Although scientists largely believe dark matter is real, no one has been able to see or create it. Data collection and performance improvements at the particle crusher, dubbed the Large Hadron Collider, could offer researchers one of their best chances to visualize and understand the substance.
“If we can figure out the properties of dark matter, we’ll learn what our galaxy is made of,” said Joshua Ruderman, associate professor of physics at New York University. “It would be transformative.”
Dark matter has fascinated physicists for decades. It’s widely believed to make up a significant part of the universe, and learning more about it could provide clues as to how the universe came into being.
All the stars, planets and galaxies in the universe make up only 5 percent of the matter in the universe, according to scientists at CERN. About 27 percent of the universe is thought to be made up of dark matter, which does not absorb, reflect, or emit light, making it extremely difficult to detect. Researchers say it exists because they’ve seen its attraction to objects — and seen how it helps bend light.
Researchers hope the Large Hadron Collider can help. The collider was built by the European Organization for Nuclear Research over a decade to help answer unanswered questions in particle physics. The machine is about 100 meters underground in a tunnel near the French-Swiss border and the city of Geneva. Its perimeter stretches nearly 17 miles.
Inside the collider, superconducting magnets are cooled to about 456 degrees Fahrenheit – colder than space – while two beams of particles traveling at nearly the speed of light are collided. Using advanced sensors and monitors, scientists are analyzing the substances created by these collisions, which replicate conditions similar to those of the Big Bang. It allows them to learn about it the earliest moments of the universe.
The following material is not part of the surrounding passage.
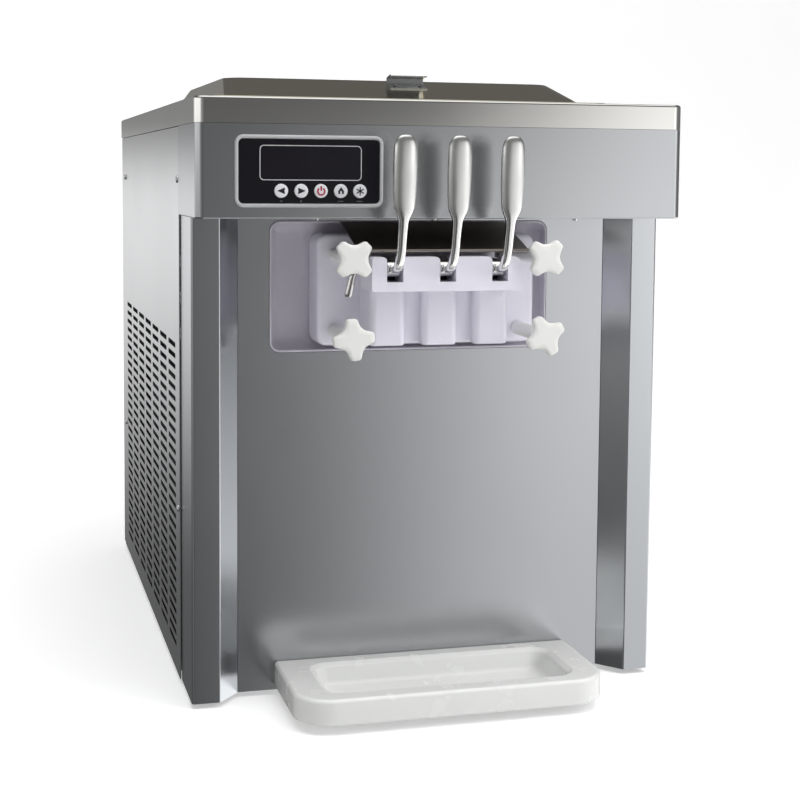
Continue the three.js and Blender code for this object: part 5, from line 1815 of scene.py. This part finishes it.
# ------------------------------------------------------------------ studio
@dataclass
class Studio:
    """Camera, floor, lights and surroundings. Places are in metres."""

    eye: tuple[float, float, float] = (-0.48394, -1.97293, 0.58098)
    yaw: float = 15.2289
    pitch: float = 4.6485
    roll: float = 0.4486
    lens: float = 69.866
    shift: float = -0.125
    above: Profile = (
        (-180, 0.25), (-150, 0.25), (-128, 1.0), (-115, 1.4), (-50, 1.4), (-38, 0.4), (-12, 0.16), (0, 0.12),
        (17, 0.14), (21, 0.6), (25, 1.3), (38, 1.8), (52, 0.8), (62, 0.25), (110, 0.2), (160, 0.3),
        (180, 0.25),
    )
    level: Profile = (
        (-180, 1.0), (-140, 1.0), (-115, 0.5), (-77, 0.32), (-50, 0.4), (-30, 0.4), (-12, 0.2), (0, 0.18),
        (10, 0.18), (15, 0.42), (20, 1.25), (26, 1.6), (38, 1.9), (50, 0.5), (62, 0.1), (110, 0.08),
        (135, 0.6), (160, 1.0), (180, 1.0),
    )
    below: Profile = (
        (-180, 0.12), (-140, 0.1), (-77, 0.08), (-50, 0.2), (-30, 0.2), (-10, 0.07), (10, 0.07), (15, 0.36),
        (20, 1.2), (23, 0.9), (40, 0.9), (58, 1.7), (110, 1.7), (150, 0.4), (180, 0.12),
    )
    overhead: tuple[float, float] = (0.14, 1.4)

    def build(self) -> None:
        """Sets up everything round the machine."""
        self.camera()
        self.floor()
        self.lights()
        self.surroundings()
        scene = bpy.context.scene
        scene.view_settings.view_transform = "Standard"
        scene.view_settings.look = "None"

    def camera(self) -> None:
        """A level camera in front of the machine and to its left, turned by yaw, pitch and roll."""
        yaw, pitch, roll = (math.radians(a) for a in (self.yaw, self.pitch, self.roll))
        forward = np.array(
            [math.sin(yaw) * math.cos(pitch), math.cos(yaw) * math.cos(pitch), -math.sin(pitch)]
        )
        right = np.array([math.cos(yaw), -math.sin(yaw), 0.0])
        up = np.cross(right, forward)
        across = right * math.cos(roll) + up * math.sin(roll)
        upward = up * math.cos(roll) - right * math.sin(roll)
        pose = np.eye(4)
        pose[:3, 0], pose[:3, 1], pose[:3, 2], pose[:3, 3] = across, upward, -forward, self.eye
        data = bpy.data.cameras.new("camera")
        data.lens, data.shift_y, data.sensor_width = self.lens, self.shift, 36.0
        camera = bpy.data.objects.new("camera", data)
        camera.matrix_world = pose.T.tolist()
        bpy.context.scene.collection.objects.link(camera)
        bpy.context.scene.camera = camera

    def floor(self) -> None:
        """A pale floor that sweeps up behind the machine."""
        line = filleted([(-4.0, 0.0), (3.2, 0.0), (3.2, 3.4)], [0, 1.4, 0], steps=24)
        side = np.array([-4.5, 4.5])
        points = np.stack([np.repeat(side, len(line)), np.tile(line[:, 0], 2), np.tile(line[:, 1], 2)], -1)
        shell = loft(points.reshape(2, len(line), 3), closed=False, caps=False)
        mesh = bpy.data.meshes.new("floor")
        mesh.from_pydata(shell.points.tolist(), [], [face[::-1] for face in shell.faces])
        mesh.materials.append(Finishes.FLOOR.material())
        mesh.polygons.foreach_set("use_smooth", np.ones(len(mesh.polygons), bool))
        floor = bpy.data.objects.new("floor", mesh)
        floor.visible_glossy = False
        bpy.context.scene.collection.objects.link(floor)

    def lights(self) -> None:
        """Soft boxes that only light: a key on the right and a top light. The room gives the reflections."""
        self.soft_box("key", (1.9, -1.7, 1.6), (0, 0, 0.35), (1.3, 1.3), 28)
        self.soft_box("top", (0.3, -0.9, 2.7), (0, -0.2, 0.2), (2.2, 2.2), 46)

    def soft_box(self, name: str, place: tuple, aim: tuple, size: tuple, power: float) -> None:
        """Adds a rectangular light that reflections don't show.

        Args:
            name: the light's name.
            place: where it stands.
            aim: the point it faces.
            size: its width and height.
            power: its power in watts.
        """
        data = bpy.data.lights.new(name, "AREA")
        data.shape, data.size, data.size_y, data.energy = "RECTANGLE", *size, power
        light = bpy.data.objects.new(name, data)
        light.visible_glossy = False
        back = np.array(place, float) - np.array(aim, float)
        back /= np.linalg.norm(back)
        across = np.cross([0, 0, 1.0], back)
        across /= np.linalg.norm(across)
        pose = np.eye(4)
        pose[:3, 0], pose[:3, 1], pose[:3, 2], pose[:3, 3] = across, np.cross(back, across), back, place
        light.matrix_world = pose.T.tolist()
        bpy.context.scene.collection.objects.link(light)

    def surroundings(self) -> None:
        """A room given by brightness round the machine at eye level, below it and overhead.

        The turn is measured in degrees from straight in front of the machine towards its right.
        """
        world = bpy.data.worlds.new("room")
        bpy.context.scene.world = world
        world.use_nodes = True
        graph = Graph(world.node_tree)
        way = graph.node("TexCoord").outputs["Generated"]
        parts = graph.node("SeparateXYZ", {0: way}).outputs
        turn = graph.math("ARCTAN2", parts[0], graph.math("MULTIPLY", parts[1], -1.0))
        share = graph.math("ADD", graph.math("DIVIDE", turn, 2 * math.pi), 0.5)
        rise = graph.math("MULTIPLY", graph.math("ARCSINE", parts[2]), 180 / math.pi)
        rings = (self.above, self.level, self.below)
        above, level, below = (self.ring_of_light(graph, share, stops) for stops in rings)
        round_about = graph.mix(graph.spread(rise, -15.0, -1.0, 1.0, 0.0), level, below)
        round_about = graph.mix(graph.spread(rise, -1.0, 2.0, 0.0, 1.0), round_about, above)
        ceiling = graph.spread(rise, 46.0, 66.0, *self.overhead)
        colour = graph.mix(graph.spread(rise, 9.0, 18.0, 0.0, 1.0), round_about, ceiling)
        seen = graph.node("LightPath").outputs["Is Camera Ray"]
        colour = graph.mix(seen, colour, (1.0, 1.0, 1.0))
        graph.feed(world.node_tree.nodes["Background"].inputs["Color"], colour)

    def ring_of_light(self, graph: Graph, share: object, stops: Profile) -> bpy.types.NodeSocket:
        """A ramp of brightness over the turn.

        Args:
            graph: the world's graph.
            share: the turn as a share of a whole one, from -180 degrees.
            stops: turn in degrees and brightness.

        Returns:
            The ramp's colour.
        """
        node = graph.node("ValToRGB", {0: share})
        ramp = node.color_ramp
        ramp.elements.remove(ramp.elements[1])
        for n, (degrees, value) in enumerate(stops):
            stop = ramp.elements[0] if n == 0 else ramp.elements.new(degrees / 360 + 0.5)
            stop.position, stop.color = degrees / 360 + 0.5, (value, value, value, 1.0)
        return node.outputs[0]


def main() -> None:
    """Builds the studio and then the machine, one sub-assembly at a time."""
    logging.basicConfig(level=logging.INFO, format="%(message)s")
    for assembly in (Studio(), Body(), MainsInlet(), Head(), Controls(), Dispenser(), DripTray(), Works()):
        LOG.info("building %s", type(assembly).__name__)
        assembly.build()


if __name__ == "__main__":
    main()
The machine was commissioned in September 2008, but has been shut down several times for improvements. Over the past three years, engineers have upgraded the collider so it can collect more data and run at faster speeds. Now the accelerator can operate at its highest energy level ever, 13.6 trillion electron volts, allowing scientists to conduct larger, more complicated experiments that could provide new insights into particle physics.
“That’s a significant increase,” said Mike Lamont, CERN’s director of accelerators and technology. “Paving the way for new discoveries.”
At the dawn of the universe, particles had no mass, so scientists have long wondered how stars, planets, and extra life came about. In 1964, physicists François Englert and Peter Higgs and others theorized that a force field gave mass to particles when they combined, but they could not document the entity’s existence.
The discovery of the Higgs boson, part of the hypothetical force field, earned Englert and Higgs a Nobel Prize in Physics.
The particle has intrigued scientists and the general public alike. CERN and the Collider are featured prominently in the Dan Brown book and adapted film Angels & Demons.
But now the researchers want to answer even more irritating questions, particularly those about dark matter.
During the four-year Large Hadron Collider experiment, scientists hope to find evidence of dark matter. When they start the machine, the protons spin at almost the speed of light. The hope, the researchers said, is that when they collide, new particles are created that resemble properties of dark matter.
They also hope to learn more about how the Higgs boson behaves. On Tuesday, shortly after the collider began collecting data, scientists at CERN announced they had found three new “exotic” particles that could provide clues as to how subatomic particles bind to one another.
“High-energy accelerators remain the most powerful microscopes available to us to study nature at the smallest scale and to discover the fundamental laws that govern the universe,” said Gian Giudice, head of the theory department at CERN.
New York University’s Ruderman said CERN’s quest to learn about dark matter and explain the origins of the universe has him eagerly awaiting the results of the experiment. Research is very appealing to him. “That’s why I wake up in the morning,” he said.
Once data comes out of the experiment, Ruderman will see if it produces new particles. Even if this is the case, it will be difficult to say immediately whether it is dark matter or not.
First, they have to assess whether the particle in question emits light. If it does, it’s less likely to be dark matter. Second, since dark matter should theoretically last for billions of years, the particle should show signs of longevity and not instantaneous decay. They also hope the particle behaves similarly to current dark matter theories.
Ruderman said it could take more than four years to make the discovery.
If CERN scientists don’t discover dark matter in the next four years, they have more upgrades in the works. The upgrades are expected to take three years after the end of the current run, allowing the fourth round of data collection and experiments to begin in 2029.
As planned, the study could collect 10 times more data than previous experiments, according to the CERN website. But unraveling the mysteries of the universe is not easy.
“This is difficult,” said Ruderman, “and something that could take a lifetime of exploration.”